Hence, reintroduce the new block initialization after
transitioning to the new volume.
Philipp Gesang [Tue, 18 Apr 2017 14:07:29 +0000]
add strict IV validation to decryption handler
Optionally (on CLI, with the “-s” flag) check for additional IV
properties:
- Accidental reuse: in GCM, the same IV used more than once
means that the plaintext is compromised.
- Unstructured archive: In the headers of a normal PDT
encrypted archive, the variable parts of the IVs are
consecutive unless the fixed part changes.
Philipp Gesang [Tue, 18 Apr 2017 09:59:02 +0000]
allow selecting individual tests with runtests.py
If arguments are passed on the command line, interpret them as
test names and attempt to compose a suite comprising only the
tests specified.
The behavior remains the same if invoked without argument.
Philipp Gesang [Mon, 10 Apr 2017 15:37:33 +0000]
improve error handling in crypto handler
Since invalid tags are some the most important bits of
information to be passed down, make the corresponding error
message human-readable.
Philipp Gesang [Mon, 10 Apr 2017 14:32:50 +0000]

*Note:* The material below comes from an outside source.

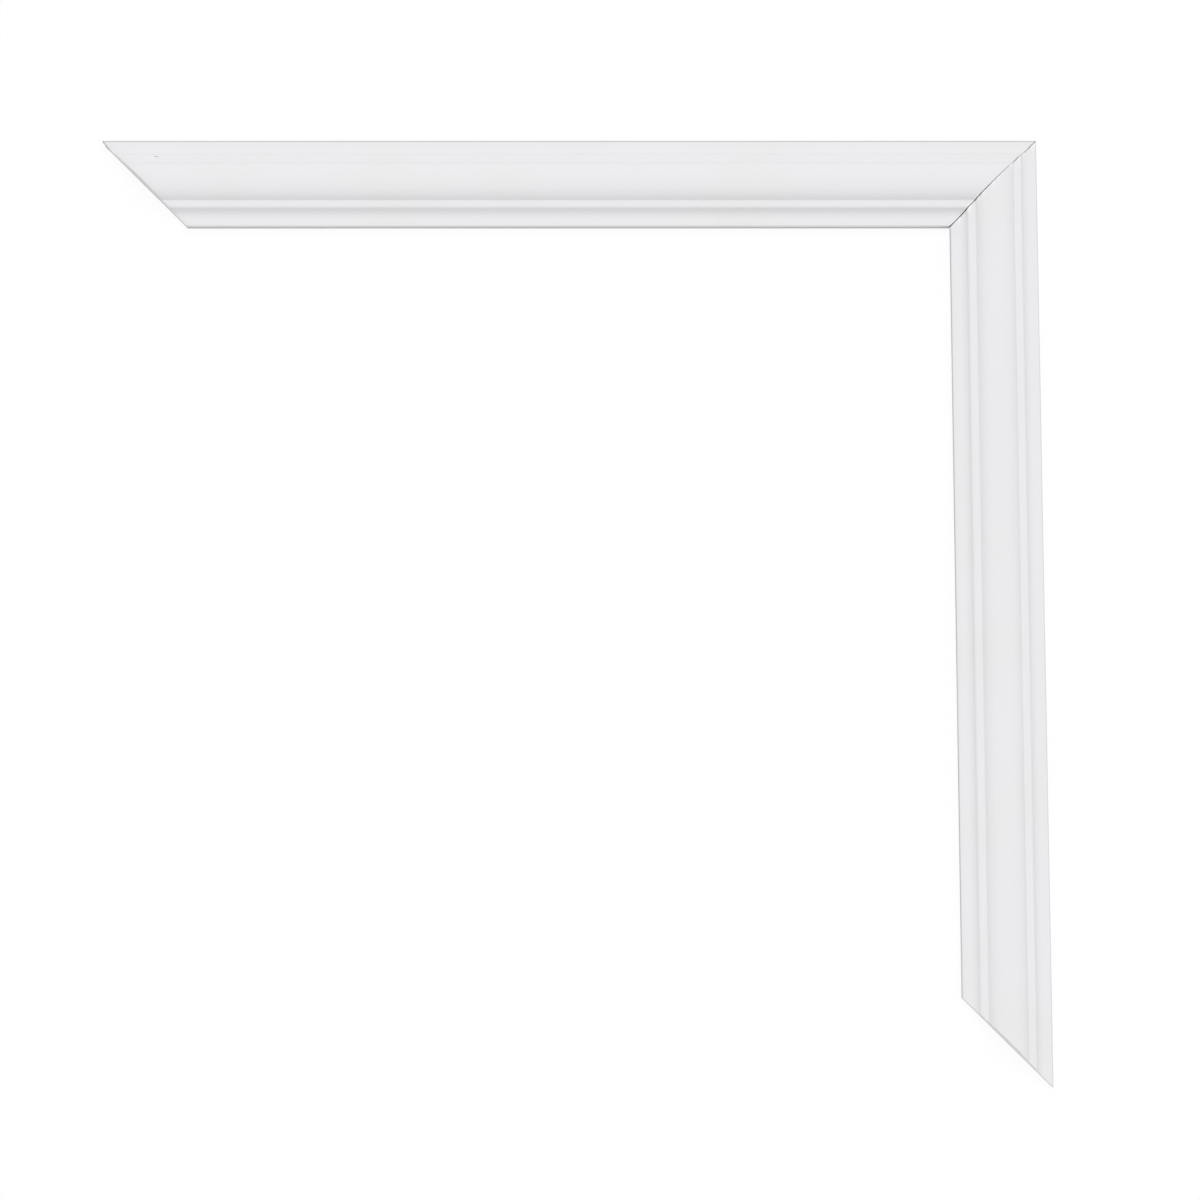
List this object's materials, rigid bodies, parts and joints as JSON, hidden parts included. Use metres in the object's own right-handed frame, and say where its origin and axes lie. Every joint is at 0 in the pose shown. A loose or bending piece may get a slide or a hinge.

remove obsolete block size check
Philipp Gesang [Mon, 10 Apr 2017 13:08:31 +0000]
fix fallout from EOF changes in CLI decryptor
Philipp Gesang [Mon, 10 Apr 2017 13:01:56 +0000]
throw error on partial header reading stream
Throw the EOF exception only if the stream ends exactly at an
object boundary. Otherwise, when less then sizeof(hdr) bytes
are returned from read(), throw InvalidHeader to indicate a
malformed file. This keeps EOF a “benign” exception.
Philipp Gesang [Mon, 10 Apr 2017 11:43:53 +0000]
communicate remainder to caller when hitting EOF from crypto
Philipp Gesang [Mon, 10 Apr 2017 09:43:06 +0000]
strip extraneous parameters from decryption handler ctor
Format and parameter version as well as the salt are supplied
from the headers. Decrypting should thus only require the
password and, depending on context, an explicit counter as well
as the list of valid IV fixed parts.